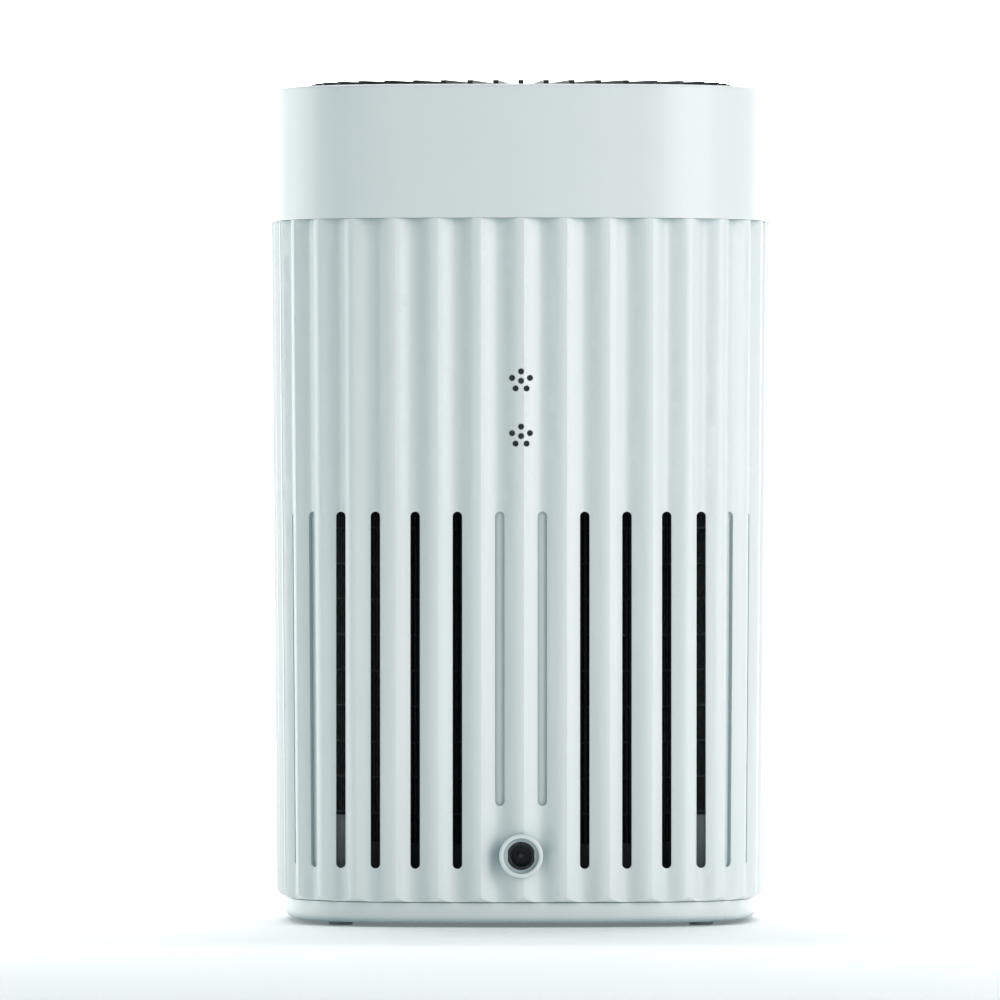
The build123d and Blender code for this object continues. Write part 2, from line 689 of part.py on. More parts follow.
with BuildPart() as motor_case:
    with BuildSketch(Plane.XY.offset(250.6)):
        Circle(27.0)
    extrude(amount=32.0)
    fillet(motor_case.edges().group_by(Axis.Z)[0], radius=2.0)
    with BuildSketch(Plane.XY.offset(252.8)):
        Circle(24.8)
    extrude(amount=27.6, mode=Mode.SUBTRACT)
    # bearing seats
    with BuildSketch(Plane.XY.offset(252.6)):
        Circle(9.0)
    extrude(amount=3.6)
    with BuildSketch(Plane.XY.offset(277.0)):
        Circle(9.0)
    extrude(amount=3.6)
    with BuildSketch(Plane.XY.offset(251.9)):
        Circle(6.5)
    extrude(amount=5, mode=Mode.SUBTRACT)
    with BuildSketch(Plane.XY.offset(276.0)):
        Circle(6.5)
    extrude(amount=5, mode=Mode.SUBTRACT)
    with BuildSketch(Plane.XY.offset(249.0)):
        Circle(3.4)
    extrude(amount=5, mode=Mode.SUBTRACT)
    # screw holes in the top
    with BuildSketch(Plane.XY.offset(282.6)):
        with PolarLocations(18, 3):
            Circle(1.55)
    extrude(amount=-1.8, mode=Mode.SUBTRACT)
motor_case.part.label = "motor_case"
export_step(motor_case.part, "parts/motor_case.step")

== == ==

- _Problem details_: Make an exact copy of all the data.

- _Finished task_:
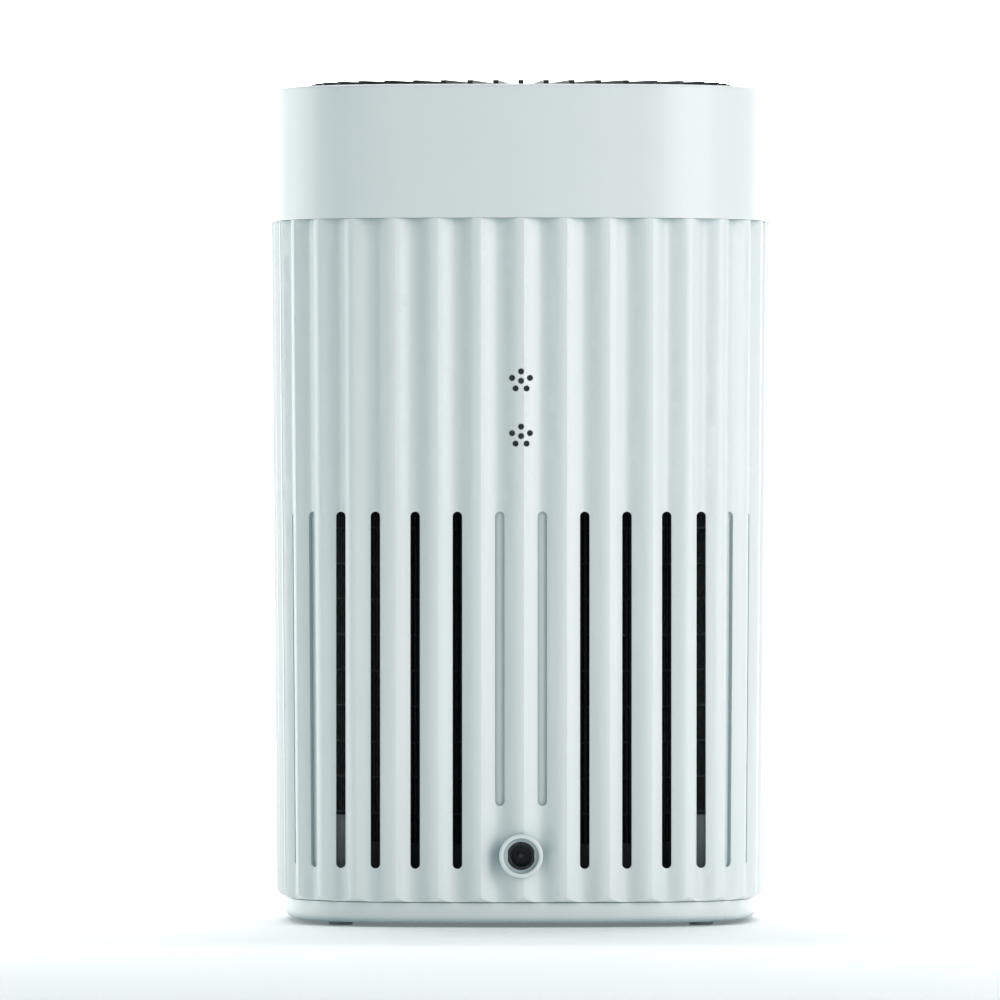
The build123d and Blender code for this object continues. Write part 2, from line 689 of part.py on. More parts follow.
with BuildPart() as motor_case:
    with BuildSketch(Plane.XY.offset(250.6)):
        Circle(27.0)
    extrude(amount=32.0)
    fillet(motor_case.edges().group_by(Axis.Z)[0], radius=2.0)
    with BuildSketch(Plane.XY.offset(252.8)):
        Circle(24.8)
    extrude(amount=27.6, mode=Mode.SUBTRACT)
    # bearing seats
    with BuildSketch(Plane.XY.offset(252.6)):
        Circle(9.0)
    extrude(amount=3.6)
    with BuildSketch(Plane.XY.offset(277.0)):
        Circle(9.0)
    extrude(amount=3.6)
    with BuildSketch(Plane.XY.offset(251.9)):
        Circle(6.5)
    extrude(amount=5, mode=Mode.SUBTRACT)
    with BuildSketch(Plane.XY.offset(276.0)):
        Circle(6.5)
    extrude(amount=5, mode=Mode.SUBTRACT)
    with BuildSketch(Plane.XY.offset(249.0)):
        Circle(3.4)
    extrude(amount=5, mode=Mode.SUBTRACT)
    # screw holes in the top
    with BuildSketch(Plane.XY.offset(282.6)):
        with PolarLocations(18, 3):
            Circle(1.55)
    extrude(amount=-1.8, mode=Mode.SUBTRACT)
motor_case.part.label = "motor_case"
export_step(motor_case.part, "parts/motor_case.step")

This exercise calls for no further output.